Some great examples from Peter would be – Love that Burns, Worried Dream, So Many Roads, A Fool No More, Green Manalishi (solo), First Train Home, Double Trouble, I Had to Laugh, All Over Again (The Letter), etc.
I have this great DVD set by a company called Note-for-Note where they teach B.B. King’s “Live at the Regal” from start to finish. Nothing about why they are playing what they are, but they do show you exactly what notes to play, start to finish. That one helped me a lot in terms of learning to play more like Peter. I feel like Peter studied B.B. really hard in those early days.
This is a YouTube clip from that DVD: https://www.youtube.com/watch?v=xFzXPmi9-K0
In terms of online instruction, John Tuggle’s website, www.learningguitarnow.com , is my favorite. He’s the best online blues instructor there is in my opinion. I think it’s $20.00 a month, but I’ve learned to play slide guitar over the past 3 months using that as my main resource.
Here’s a cool lesson he did on Peter: https://www.youtube.com/watch?v=OGkj37ycIas
Anthony Stauffer’s www.texasbluesalley.com is also really great for blues. He has a cool way of teaching “the five boxes”, and I learned a lot from him in my early going as a blues guitarist.
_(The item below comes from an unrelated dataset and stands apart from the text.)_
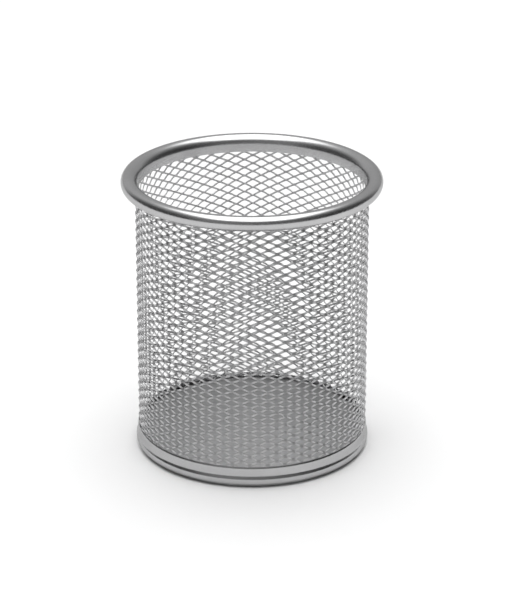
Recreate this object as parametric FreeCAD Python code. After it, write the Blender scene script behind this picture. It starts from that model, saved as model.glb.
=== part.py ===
import FreeCAD, Part
import math
import os

# A round pen holder: a tube of expanded steel mesh, with a rolled strip round its mouth and a pressed
# plate held in a rolled ring at its foot.
# Millimetres, +Z up. The origin is the centre of the foot on the table, and the cup is centred on +Z.
# Each parts/NODE.step is one separately made piece.

# overall size
HEIGHT = 100.0
RIM_R = 45.0

# mesh tube
MESH_R_OUT = 40.0
MESH_R_IN = 39.5
MESH_BOTTOM_Z = 1.6
MESH_TOP_Z = 96.85

# rolled strip round the mouth
STRIP_T = 0.4
COLLAR_R = 39.08
COLLAR_BOTTOM_Z = 94.2
BEAD_R = 2.55
CURL_END_DEG = -161.0

# pressed plate
PLATE_T = 0.6
PLATE_R = 39.46
PLATE_TOP_Z = 6.4
PLATE_CORNER_R = 1.4
SKIRT_BOTTOM_Z = 1.0

# rolled ring at the foot
RING_T = 0.45
RING_WALL_R = 40.5
RING_TOP_Z = 7.75
LIP_R = 1.4
LIP_DEG = 40.0
SHOULDER_TOP_Z = 4.85
SHOULDER_BOTTOM_Z = 2.85
BULGE_R = 41.05
BULGE_Z = 2.35
UNDER_BEND_R = 1.3
UNDERCUT_DEG = 37.0
HEEL_R = 0.7
FOOT_INNER_R = 36.5


def section_point(r, z):
    """A point of a section, at radius r and height z."""
    return FreeCAD.Vector(r, 0, z)


def on_circle(r, z, radius, degrees):
    """The point at an angle on a circle of the section centred at (r, z)."""
    angle = math.radians(degrees)
    return section_point(r + radius * math.cos(angle), z + radius * math.sin(angle))


def arc(r, z, radius, start, end):
    """An arc of the section centred at (r, z), from one angle in degrees to another."""
    first = on_circle(r, z, radius, start)
    middle = on_circle(r, z, radius, (start + end) / 2)
    return Part.Arc(first, middle, on_circle(r, z, radius, end)).toShape()


def joined(edges):
    """The edges of a closed section in order, with a straight line wherever one stops short of the next."""
    outline = []
    for edge, following in zip(edges, edges[1:] + edges[:1]):
        start = edge.lastVertex(True).Point
        end = following.firstVertex(True).Point
        outline.append(edge)
        if start.distanceToPoint(end) > 1e-6:
            outline.append(Part.makeLine(start, end))
    return outline


def turned(edges):
    """The solid of revolution about +Z of a closed section."""
    section = Part.Face(Part.Wire(joined(edges)))
    return section.revolve(FreeCAD.Vector(0, 0, 0), FreeCAD.Vector(0, 0, 1), 360)


def make_mesh_wall():
    """The room the expanded sheet takes up: a plain tube from the sheet's inner to its outer face."""
    foot = FreeCAD.Vector(0, 0, MESH_BOTTOM_Z)
    length = MESH_TOP_Z - MESH_BOTTOM_Z
    return Part.makeCylinder(MESH_R_OUT, length, foot).cut(Part.makeCylinder(MESH_R_IN, length, foot))


def make_top_rim():
    """The rolled strip: a collar inside the mesh that curls out over its edge into a hollow bead."""
    bead_r = RIM_R - BEAD_R
    bead_z = HEIGHT - BEAD_R
    over_r = bead_r - COLLAR_R
    over_z = HEIGHT - over_r
    return turned([
        Part.makeLine(section_point(COLLAR_R, COLLAR_BOTTOM_Z), section_point(COLLAR_R, over_z)),
        arc(bead_r, over_z, over_r, 180, 90),
        arc(bead_r, bead_z, BEAD_R, 90, CURL_END_DEG),
        arc(bead_r, bead_z, BEAD_R - STRIP_T, CURL_END_DEG, 90),
        arc(bead_r, over_z, over_r - STRIP_T, 90, 180),
        Part.makeLine(
            section_point(COLLAR_R + STRIP_T, over_z), section_point(COLLAR_R + STRIP_T, COLLAR_BOTTOM_Z)
        ),
    ])


def make_base_plate():
    """The floor of the cup: a pressed disc with a rounded edge and a skirt inside the mesh."""
    corner_r = PLATE_R - PLATE_CORNER_R
    corner_z = PLATE_TOP_Z - PLATE_CORNER_R
    inner_r = PLATE_CORNER_R - PLATE_T
    return turned([
        Part.makeLine(section_point(0, PLATE_TOP_Z - PLATE_T), section_point(0, PLATE_TOP_Z)),
        arc(corner_r, corner_z, PLATE_CORNER_R, 90, 0),
        Part.makeLine(section_point(PLATE_R, SKIRT_BOTTOM_Z), section_point(PLATE_R - PLATE_T, SKIRT_BOTTOM_Z)),
        arc(corner_r, corner_z, inner_r, 0, 90),
    ])


def make_base_ring():
    """The rolled ring: a band with its upper edge bent in to the mesh, a flare, a bulge and a turned-in foot."""
    step_r = BULGE_R - RING_WALL_R
    step_z = SHOULDER_TOP_Z - SHOULDER_BOTTOM_Z
    bend_r = (step_r ** 2 + step_z ** 2) / (4 * step_r)
    bend = math.degrees(math.asin(step_z / 2 / bend_r))
    inner_r = RING_WALL_R - RING_T
    lip_z = RING_TOP_Z - LIP_R * math.sin(math.radians(LIP_DEG))
    under_r = BULGE_R - UNDER_BEND_R
    under_end = on_circle(under_r, BULGE_Z, UNDER_BEND_R, -UNDERCUT_DEG)
    heel_start = on_circle(0, HEEL_R, HEEL_R, -UNDERCUT_DEG)
    heel_r = under_end.x - (under_end.z - heel_start.z) * math.tan(math.radians(UNDERCUT_DEG)) - heel_start.x
    return turned([
        arc(RING_WALL_R - LIP_R, lip_z, LIP_R, LIP_DEG, 0),
        arc(RING_WALL_R + bend_r, SHOULDER_TOP_Z, bend_r, 180, 180 + bend),
        arc(BULGE_R - bend_r, SHOULDER_BOTTOM_Z, bend_r, bend, 0),
        arc(under_r, BULGE_Z, UNDER_BEND_R, 0, -UNDERCUT_DEG),
        arc(heel_r, HEEL_R, HEEL_R, -UNDERCUT_DEG, -90),
        Part.makeLine(section_point(FOOT_INNER_R, 0), section_point(FOOT_INNER_R, RING_T)),
        arc(heel_r, HEEL_R, HEEL_R - RING_T, -90, -UNDERCUT_DEG),
        arc(under_r, BULGE_Z, UNDER_BEND_R - RING_T, -UNDERCUT_DEG, 0),
        arc(BULGE_R - bend_r, SHOULDER_BOTTOM_Z, bend_r - RING_T, 0, bend),
        arc(RING_WALL_R + bend_r, SHOULDER_TOP_Z, bend_r + RING_T, 180 + bend, 180),
        Part.makeLine(section_point(inner_r, SHOULDER_TOP_Z), section_point(inner_r, RING_TOP_Z)),
    ])


os.makedirs("parts", exist_ok=True)
make_mesh_wall().exportStep("parts/mesh_wall.step")
make_top_rim().exportStep("parts/top_rim.step")
make_base_plate().exportStep("parts/base_plate.step")
make_base_ring().exportStep("parts/base_ring.step")
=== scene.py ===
import math

import bmesh
import bpy
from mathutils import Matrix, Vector


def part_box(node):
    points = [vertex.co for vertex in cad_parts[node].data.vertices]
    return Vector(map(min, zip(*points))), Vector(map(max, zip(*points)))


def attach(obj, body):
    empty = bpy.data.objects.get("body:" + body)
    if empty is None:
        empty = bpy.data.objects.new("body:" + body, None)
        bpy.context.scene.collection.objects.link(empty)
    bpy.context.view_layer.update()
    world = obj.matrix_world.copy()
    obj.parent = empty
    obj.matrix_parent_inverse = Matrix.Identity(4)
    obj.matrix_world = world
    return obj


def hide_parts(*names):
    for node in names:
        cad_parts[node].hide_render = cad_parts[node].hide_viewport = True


bl_info = {
    "name": "Mesh Pen Holder",
    "version": (1, 0, 0),
    "blender": (4, 5, 0),
    "location": "3D View > Sidebar > Pen Holder",
    "description": "Builds a round pen holder of expanded steel mesh and the studio it stands in",
    "category": "Object",
}

# Metres, +Z up. The origin is the centre of the foot on the table.
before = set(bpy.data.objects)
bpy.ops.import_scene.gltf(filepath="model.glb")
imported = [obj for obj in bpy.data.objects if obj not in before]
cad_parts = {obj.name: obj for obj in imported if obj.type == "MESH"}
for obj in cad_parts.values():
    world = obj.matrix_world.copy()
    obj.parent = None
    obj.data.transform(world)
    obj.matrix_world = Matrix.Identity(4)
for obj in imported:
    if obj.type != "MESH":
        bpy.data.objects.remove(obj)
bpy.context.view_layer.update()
MM = 0.001
TURN = 2 * math.pi
RIM_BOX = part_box("top_rim")
PLATE_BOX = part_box("base_plate")
RING_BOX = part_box("base_ring")

# How finely turned pieces are cut, the angle past which an edge of theirs stays sharp, and the radius
# below which a point of a section is on the axis.
SEGMENTS = 288
ARC_STEP = math.radians(8)
SHARP_EDGE = math.radians(40)
ON_AXIS = 0.001 * MM

# A strand has a section at each of these shares of its length. It leaves one bond above its middle and
# reaches the next below its middle, by this share of its own width. The greater the power, the closer to
# the bonds it twists. Corners of a section are given across its face, then through the sheet.
STRAND_STATIONS = (0, 0.15, 0.5, 0.85, 1)
STRAND_CORNERS = ((-1, -1), (1, -1), (1, 1), (-1, 1))
BOND_REACH = 0.48
LEAN_POWER = 4
MERGE_DISTANCE = 0.002 * MM

# Rows laid below the lowest bond, and beyond those that the wall needs. The trim takes off the spare ones.
ROWS_BELOW = 1
SPARE_ROWS = 4

# How fine each finish's specks are, as a noise scale, and how strongly they roughen its surface.
MESH_GRAIN, MESH_TEXTURE = 2600.0, 0.25
ROLLED_GRAIN, ROLLED_TEXTURE = 1500.0, 0.12
PLATE_GRAIN, PLATE_TEXTURE = 1200.0, 0.30
SPECK_DEPTH = 0.02 * MM

# Every silver has clouds a little darker and lighter than its own tone, and a roughness that varies
# between two shares of the one given. Worn edges come in between two values of pointiness, with at most
# this share of a lighter tone. The tint dims reflections at a grazing angle.
CLOUD_SCALE = 70.0
CLOUD_DARK, CLOUD_LIGHT = 0.95, 1.04
SMOOTHEST, ROUGHEST = 0.88, 1.14
WORN_FROM, WORN_TO = 0.52, 0.60
WORN_LIGHT, WORN_SHARE = 1.25, 0.35
GRAZING_TINT = 0.70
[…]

Things really came alive for me when I quit thinking so much in terms of boxes / patterns / shapes and more in terms of intervals and chord tones. I wonder how they approached things in the 60’s and earlier? Had to be more of the latter. I think the thing that intrigues me most about guitar is that you essentially never stop learning new things. I’ve seen videos of PG in his 70’s where he says “I’m still learning”. If Peter is still learning, we all have much to learn, so keep at it.